The High-Beta Rich

by James A. Bacon

Poor Jaqueline Siegel. She’s another victim of the credit crunch. Her steel- and wood-frame Florida home remains unfinished. As she stands on the deck of her Florida room, she wipes away tears as she speaks to a Wall Street Journal writer. “Maybe it will still work out,” she says. “It always does, right?”

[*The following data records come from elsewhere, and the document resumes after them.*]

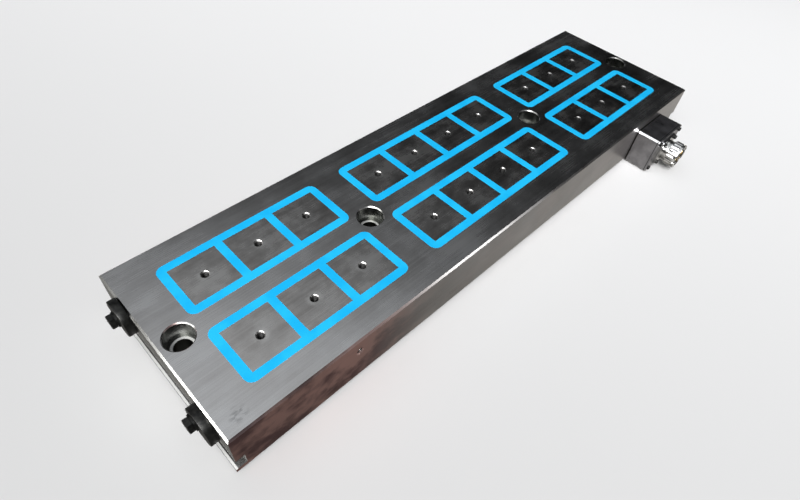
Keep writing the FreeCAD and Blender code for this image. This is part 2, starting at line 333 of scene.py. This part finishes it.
def box_steel():
    """Junction box: machined steel, darker than the body, with a painted highlight on its chamfers and a
    painted shadow along its joint with the body."""
    look = finish("box_steel")
    marks = look.noise((1300, 30, 30), 2.0, 0.6) * 0.5 + look.noise((90, 60, 90), 4.0) * 0.5
    cloud = look.noise((60, 60, 60), 4.0, 0.55, (2, 5, 1))
    tone = look.mixed(cloud.rising(0.36, 0.64), (0.31, 0.305, 0.325), (0.45, 0.445, 0.47))
    tone = look.mixed(marks.rising(0.5, 0.7) * 0.3, tone, (0.58, 0.58, 0.60))
    _, y, _ = look.parts(look.place())
    nx, _, nz = look.parts(look.place("Normal"))
    # Painted highlight on the box's chamfers.
    chamfer_highlight = (abs(nx) * abs(nz)).rising(0.3, 0.45)
    tone = look.mixed(chamfer_highlight, tone, (0.95, 0.95, 0.95))
    # Painted shadow along the box's joint with the body.
    joint_shadow = y.rising(-SIDE_FACE - 2.2 * MM, -SIDE_FACE - 1.0 * MM)
    tone = look.mixed(joint_shadow, tone, (0.03, 0.03, 0.03))
    rough = 0.30 + 0.12 * (cloud - 0.5) + 0.14 * (marks - 0.5)
    return look.surface(
        Base_Color=tone, Metallic=1.0, Roughness=rough, Normal=look.bump(marks, 0.00003)
    )


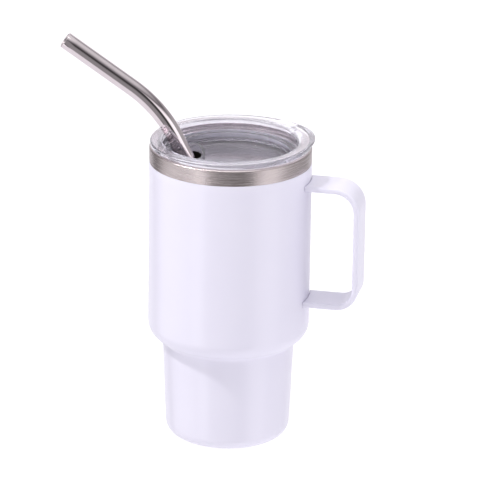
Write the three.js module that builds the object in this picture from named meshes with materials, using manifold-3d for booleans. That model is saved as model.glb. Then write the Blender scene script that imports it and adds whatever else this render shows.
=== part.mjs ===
// Small insulated tumbler: a double-wall steel cup with a strip handle, a clear press-in lid and a
// bent steel straw. Millimetres, +Z up, handle along +X, base flat on z = 0.
import * as THREE from "three";
import { mergeVertices } from "three/addons/utils/BufferGeometryUtils.js";
import Module from "manifold-3d";

const wasm = await Module();
wasm.setup();

// ---- driving dimensions (mm) ----
const GAP = 0.3; // clearance between neighbouring pieces
const TURN_SEGMENTS = 64; // facets round a turned piece

const barrelRadius = 24; // outside of the wide upper section
const wall = 0.7; // sheet thickness of the outer wall
const bandBottom = 85.6; // lower edge of the bare steel band
const rimTop = 90.3; // top of the steel rim
const shoulderTop = 35.7; // where the barrel starts to round in
const shoulderRadius = 5.4; // round of the shoulder
const cornerRound = 2.0; // hollow round where the shoulder meets the narrow section
const footTopRadius = 19.6; // narrow section just under the shoulder
const footRadius = 18.5; // narrow section at the foot round
const footRound = 3.9; // round at the very bottom

const capRadius = footRadius - footRound - GAP; // base disc
const capThickness = 0.8;
const capLipHeight = 2.1;

const linerRadius = 21.4; // inside of the wide part of the liner
const linerWall = 0.6;
const linerTop = 87.9; // the rim's turned-in lip sits above this
const linerFootTopRadius = 16.7;
const linerFootRadius = 15.7;
const linerFootRound = 3.5;
const linerFloor = 3.4; // inside floor of the cup

const handleReach = 39.8; // outer face of the grip from the cup axis
const handleTop = 81.2;
const handleBottom = 43.3;
const handleThickness = 1.7;
const handleWidth = 11.5;
const handleTopBend = 7.6; // outer bend radii
const handleBottomBend = 6.6;
const handleEdgeRound = 0.4;

const flangeRadius = 23.75; // lid flange
const flangeBottom = rimTop + GAP;
const flangeTop = 92.1;
const flangeInner = 20.0; // mouth of the lid's pan
const panRadius = 17.9; // floor of the pan
const panFloor = 84.7;
const lidWall = 1.3;
const plugRadius = 20.7; // outside of the part that drops into the cup
const sealGroove = { bottom: 86.3, top: 88.5, depth: 0.9 };
const tabRise = 1.4; // the flange's top edge lifts and flares into a pull tab toward the handle
const tabFlare = 1.9;
const tabSharpness = 4.2; // higher is narrower

const holeX = -12.9; // straw hole, opposite the handle
const holeRadius = 4.2;
const collarRadius = 5.1;
const collarTop = 86.2;

const strawRadius = 2.5;
const strawWall = 0.5;
const strawAt = new THREE.Vector3(-13.8, -0.2, collarTop); // straw axis level with the collar
const strawTurn = 10; // degrees about Z, from -X toward -Y
const strawLowerSlope = 63; // degrees above horizontal
const strawUpperSlope = 35.6;
const strawBendRadius = 42;
const strawBelow = 60; // along the axis, from the collar to the lower end
const strawToCorner = 16.4; // along the axis, from the collar to the corner the bend rounds off
const strawBeyondCorner = 34.3; // from that corner to the tip
// ---------------------------------

const rad = THREE.MathUtils.degToRad;
const pt = (x, y) => new THREE.Vector2(x, y);

const finishes = {
  coat: { color: 0xf1f0f6, roughness: 0.32, metalness: 0 },
  brushed: { color: 0xb5aca8, roughness: 0.38, metalness: 1 },
  liner: { color: 0xa9a5a4, roughness: 0.42, metalness: 1 },
  polished: { color: 0xc9c3c6, roughness: 0.12, metalness: 1 },
  clear: { color: 0xe6e8ee, roughness: 0.06, metalness: 0 },
  seal: { color: 0xdcdce0, roughness: 0.5, metalness: 0 },
};

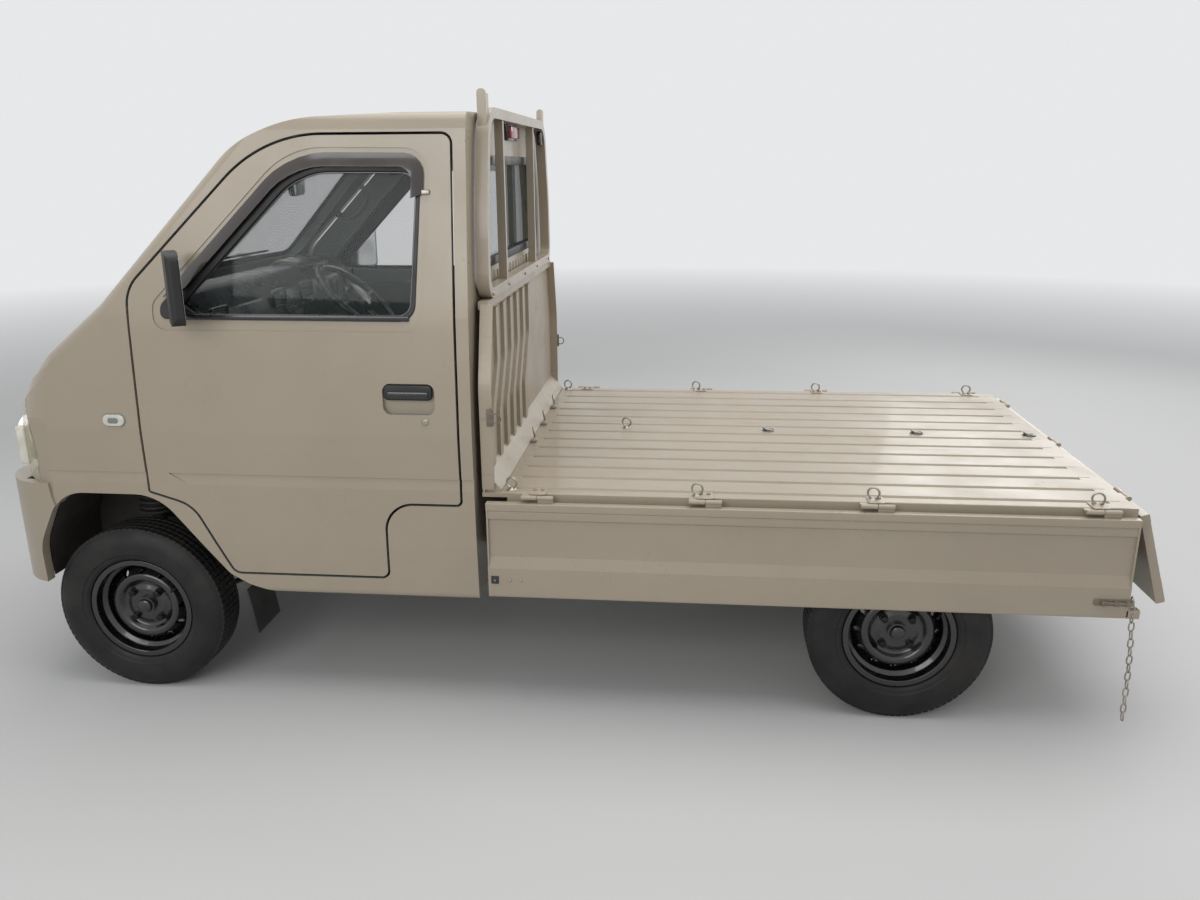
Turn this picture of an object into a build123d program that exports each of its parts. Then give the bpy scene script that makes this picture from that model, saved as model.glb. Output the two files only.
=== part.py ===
"""Kei truck with a drop-side bed, all three gates folded down.

Units are millimetres. +X points to the rear, +Y to the truck's right, +Z up.
Every x below is a station, measured from the front face of the bumper.
Each node is moved by -ORIGIN_STATION when it is written, so the shared origin
lies on the ground below the middle of the whole truck.
"""

from build123d import *
import math
import os

# Overall sizes
ORIGIN_STATION = 1748.8
HALF_WIDTH = 737.5
WHEELBASE = 2350.0
FRONT_AXLE = 420.0
REAR_AXLE = FRONT_AXLE + WHEELBASE
FRONT_TRACK = 1290.0
REAR_TRACK = 1280.0

# Wheels: 145 R12 on a 12 x 4.00 steel rim
TYRE_R = 271.0
TYRE_WIDTH = 145.0
RIM_FLANGE_R = 165.0
RIM_WIDTH = 118.0
STUB_R = 15.0
HUB_BORE_R = 15.5
NUT_CIRCLE_R = 57.15
NUT_COUNT = 4
VENT_COUNT = 12

# Steering
KINGPIN_Y = 560.0

# Cab
CAB_REAR = 1518.0
CAB_BOTTOM = 351.0
PANEL = 30.0
DOOR_THICK = 45.0
DOOR_SKIN = 22.0
DOOR_GAP = 7.5
WING_REAR = 518.5
COWL_Z = 1232.0
ROOF_LOW = 1640.0
GLASS = 5.0
ARCH_BOTTOM = CAB_BOTTOM - 30.0

# Bed and gates
FLOOR_Z = 692.0
FLOOR_RIB = 14.0
BED_FRONT = 1549.0
BED_END = 3385.0
BED_HALF = 705.0
RAIL_HEIGHT = 72.0
GATE_HEIGHT = 295.0
TAILGATE_HEIGHT = 275.0
GATE_THICK = 25.0
GATE_FRONT = 1552.0
GATE_REAR = 3380.0
GATE_RAIL_REACH = 33.0
GATE_HINGE_Y = 730.0
GATE_HINGE_Z = FLOOR_Z - 5.0
GATE_DROP = 15.0
TAIL_HINGE_X = BED_END + 15.0
TAIL_LEAN = 17.0
TAIL_HALF = 703.0
HINGE_R = 7.0
HINGE_PIN_R = 3.6
HINGE_BORE_R = 4.0

# Ladder frame
FRAME_RAIL_Y = 360.0
FRAME_RAIL_WIDTH = 56.0

# Cab outlines: each row is two coordinates of a corner and its fillet radius
CAB_NOSE_PROFILE = [
    (28, 300, 0),
    (28, 937, 300),
    (366, COWL_Z, 0),
    (788, 1674, 450),
    (969, 1744, 480),
    (1900, 1782, 0),
    (1900, 300, 0),
]
NOSE_SWEEP_X = 4700.0
NOSE_SWEEP_ANGLE = 18.0
CAB_SIDE = [
    (-200, CAB_BOTTOM, 0),
    (-200, 1772, 0),
    (CAB_REAR, 1772, 25),
    (CAB_REAR, CAB_BOTTOM, 0),
]
CAB_FRONT_HALF = [
    (690, CAB_BOTTOM, 10),
    (724, 356, 20),
    (732, 520, 0),
    (HALF_WIDTH, 865, 200),
    (722, 1180, 600),
    (655, 1712, 0),
    (640, 1756, 35),
    (250, 1768, 600),
]
CAB_PLAN = [
    (1700, -738, 0),
    (83, -738, 190),
    (-4, 0, 0),
    (83, 738, 190),
    (1700, 738, 0),
]
# Rounded fold between side and front, in plan at the cowl's height
FOLD_PLAN = [
    (425.3, -717, 60),
    (2600, -717, 0),
    (2600, 2600, 0),
    (-85.5, 2600, 0),
]
PILLAR_DIRECTION = (0.9466, 0.126, 1.0)
NOSE_DIRECTION = (1.24, 0.066, 1.0)

# Rounding of the nose's upper corners, one oblique prism each
NOSE_FOLDS = [
    # station, height, fillet radius, lean of station on height
    (112.9, 906.8, 150, 0.21),
    (151.0, 974.8, 115, 0.478),
    (203.3, 1037.5, 85, 0.792),
]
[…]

It’s not a sob story that many Americans can relate to. Ms. Siegel’s dream house is a monument to conspicuous consumption: 90,000 square feet (believed to be the largest private home in the United States), a 7,200-square-foot ballroom, a bowling alley, five kitchens, 23 bathrooms, 13 bedrooms, two elevators, two movie theaters, a 20-car garage and artificial, 80-foot waterfall. When her husband’s business, Westgate Resorts, got slammed by the recession, the couple had to pay off about $1 billion in notes they had personally guaranteed. The house had to go. It’s now on the market for $75 million.

Jacqueline and David Siegel belong to what writer Robert Frank calls the “High-Beta Rich,” a comparison to high-beta stocks that rise and fall in value with great volatility. The new mega-rich, who often engage in conspicuous consumption, are often only one crisis away from financial ruin, Frank observes. The Siegels managed to downsize quickly enough to stay solvent, but they had to lay off 14 of their 15 housekeepers and their chef, and enroll their children in public school. Waaah!

But many like them go belly up. Americans who live atop the economic ziggurat today are not a stable group. As Frank writes:

Though often described as a permanent plutocracy, this elite actually moves through a revolving door of riches, with some of today’s nouveau riche becoming tomorrow’s fallen kings. Only 27% of America’s 400 top earners have made the list more than one year since 1994, one study shows.

It wasn’t always this way. For decades after World War II, the top one-percenters were the most steady line on the income and wealth charts. They gained less during good times and lost less during contractions than the rest of America. Suddenly, in 1982, the wealthiest broke away from the rest of the economy and formed their own virtual country. Their incomes began soaring higher during good times. The top 1% of earners more than doubled their share of national income, to 20% as of 2008. Looking at another measure, the richest 1% increased their share of wealth from just over 20% to more than 33%.

Those surges were often accompanied by mini-crashes, even though the direction over time was always up. A top 1% that had once been models of financial sobriety set off on a wild ride of economic binges.

As Frank rightly observes, this new class of high-beta rich doesn’t conform nicely to ideological stereotypes. It certainly doesn’t fit the conservative stereotype of vast wealth as the reward for years of hard work and thrift. Many of America’s great fortunes are fueled by huge indebtedness and good luck, not real wealth creation (think Donald Trump). Nor does it fit the liberal notion that America is dominated by a new “ruling class” or plutocracy. One year people are rich, next year they’re not.

As we think about using tax policy to get “millionaires and billionaires” pay their “fair share,” it’s useful to remember that only one quarter or so of the taxpayers in the top 1% remain there year after year. For most Americans who break into that illustrious club, it’s a temporary stay. American society is still very, very fluid.